Durante unos años de finales del siglo pasado, en los tiempos más
estimulantes de la democracia, pareció que ese maleficio empezaba a corregirse:
se ampliaba la educación, se fundaban bibliotecas, escuelas de música,
orquestas, auditorios, se alentaba algo la investigación científica. Ahora
volvemos a toda velocidad a nuestro habitual oscurantismo. La demagogia
política se ceba con un escritor, un músico, un artista que vindique sus
derechos legítimos, casi siempre modestos, mucho más agresivamente que con un
futbolista multimillonario que comete un delito fiscal. La derecha mira con
desprecio todo lo que no produzca un beneficio comercial inmediato. La
izquierda desconfía del mérito como una prueba de elitismo, ignorando la
tradición de esmero y excelencia en el trabajo que siempre formó parte de la
cultura popular.
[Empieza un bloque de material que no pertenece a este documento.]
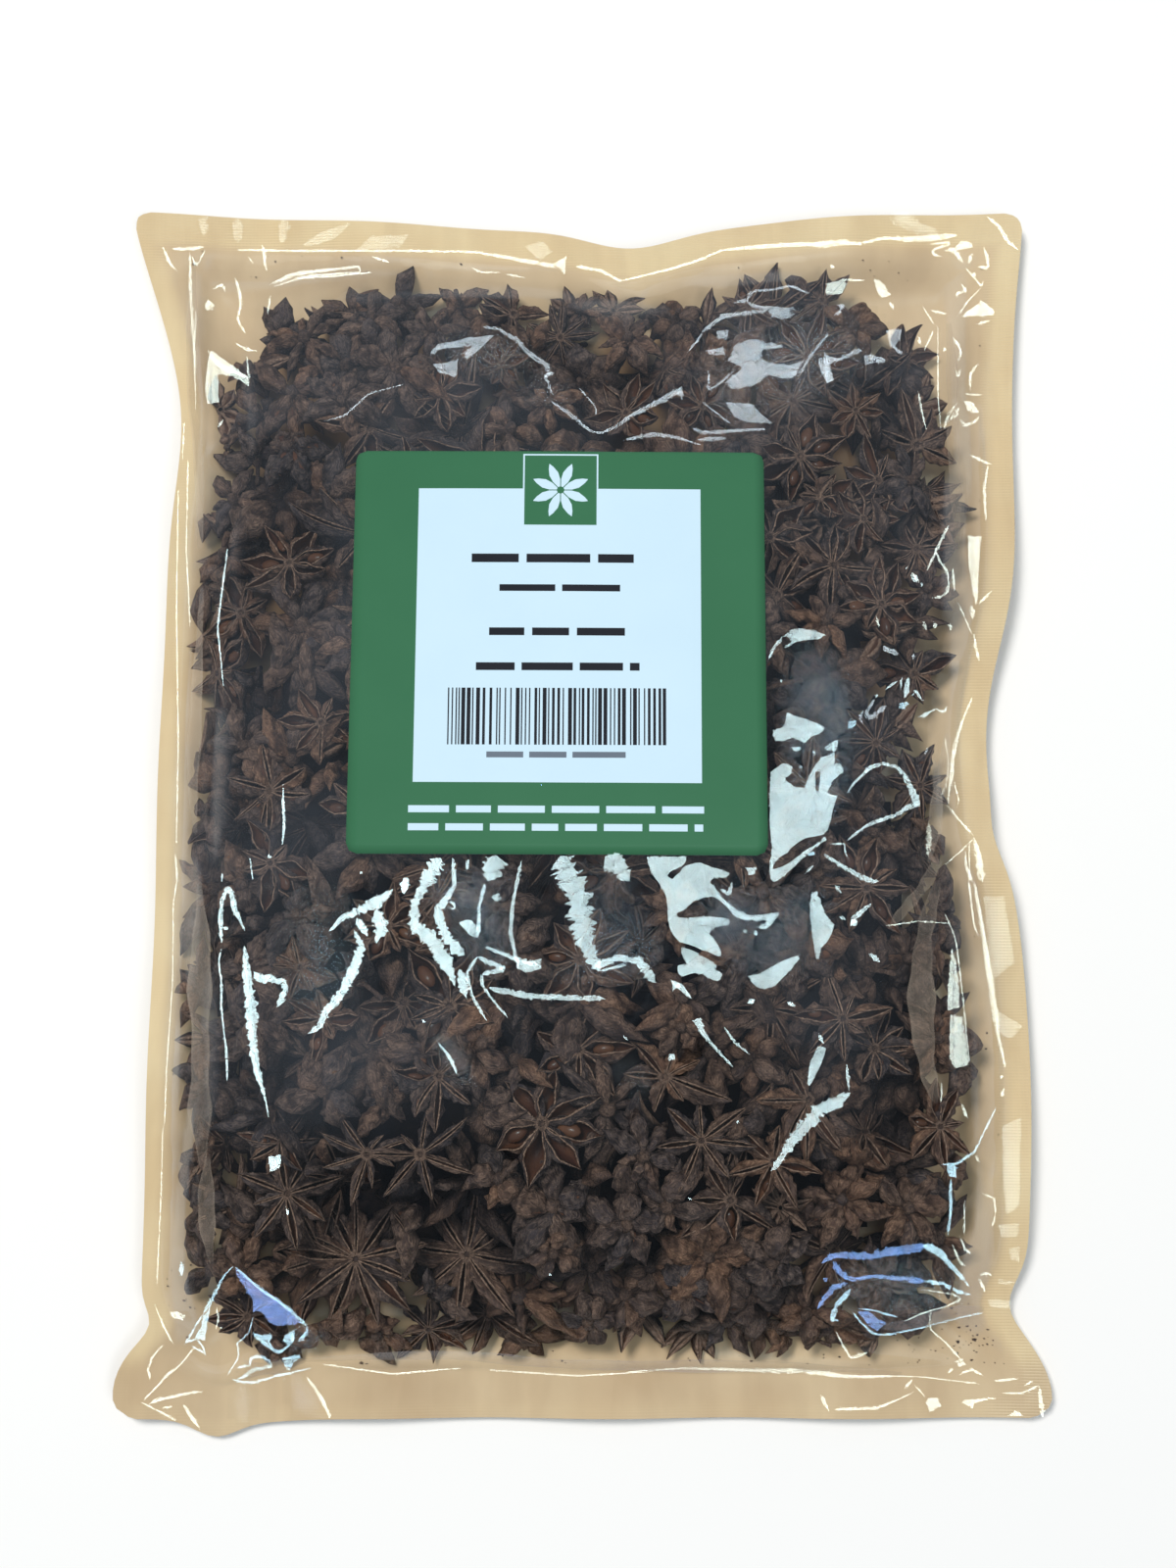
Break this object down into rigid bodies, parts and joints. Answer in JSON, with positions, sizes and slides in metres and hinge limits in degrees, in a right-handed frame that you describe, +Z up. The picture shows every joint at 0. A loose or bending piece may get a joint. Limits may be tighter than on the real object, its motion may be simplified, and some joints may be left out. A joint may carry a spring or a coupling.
{
  "type": "bag of star anise pods",
  "caption": "Clear heat-sealed pouch filled with whole dried star anise pods, lying on its back, with a plain square green and white paper label on its front.",
  "frame": {"origin": "under the middle of the pouch's outline, on the surface it rests on", "axes": "+Z up through the front of the pouch, +Y towards its top seal, +X to the right as its label is seen"},
  "size_m": [0.2324, 0.311, 0.0437],
  "materials": {
    "bag_film": "clear glossy film over a tan back film",
    "label_paper": "smooth coated paper, green border and white panel",
    "star_anise": "dry wrinkled pod, matt outside, satin inside",
    "anise_seed": "polished seed"
  },
  "bodies": {
    "root": {"bag": "bag_film", "label": "label_paper"}
  },
  "joints": []
}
Para unos y otros la cultura se confunde con la ostentación o
con el adoctrinamiento ideológico, casi siempre con una pulsión autoritaria
debajo del igualitarismo. La libertad radical de conciencia, que es la base del
pensamiento crítico y de la creación estética, despierta siempre el recelo de
los comisarios políticos.
El último escarnio es la persecución gubernamental de los escritores
jubilados que cobran una pensión y siguen obteniendo remuneraciones por su
trabajo literario. España tiene menos inspectores de Hacienda que la mayor
parte de los países avanzados, y según todos los indicios el fraude fiscal es
escandaloso, igual que los privilegios de las grandes fortunas sobre las rentas
del trabajo. Pero una parte de los esfuerzos recaudatorios y punitivos del
Gobierno están dedicados a perseguir a escritores que casi siempre reciben
pensiones escasas e ingresos inciertos por conferencias, recitales de poemas,
colaboraciones, derechos de autor. Antonio
Colinas es uno de los nombres mayores de nuestra literatura, pero ellos y
muchos otros están siendo tratados como delincuentes. Quizás a lo que aspiran
estos Gobiernos bárbaros que padecemos, y que llevan tantos años propagando la
ignorancia y la hostilidad hacia el conocimiento, es a que los escritores
vuelvan a quedarse de pie ante los que mandan como sirvientes obsequiosos, o a
sentarse como indigentes en el suelo.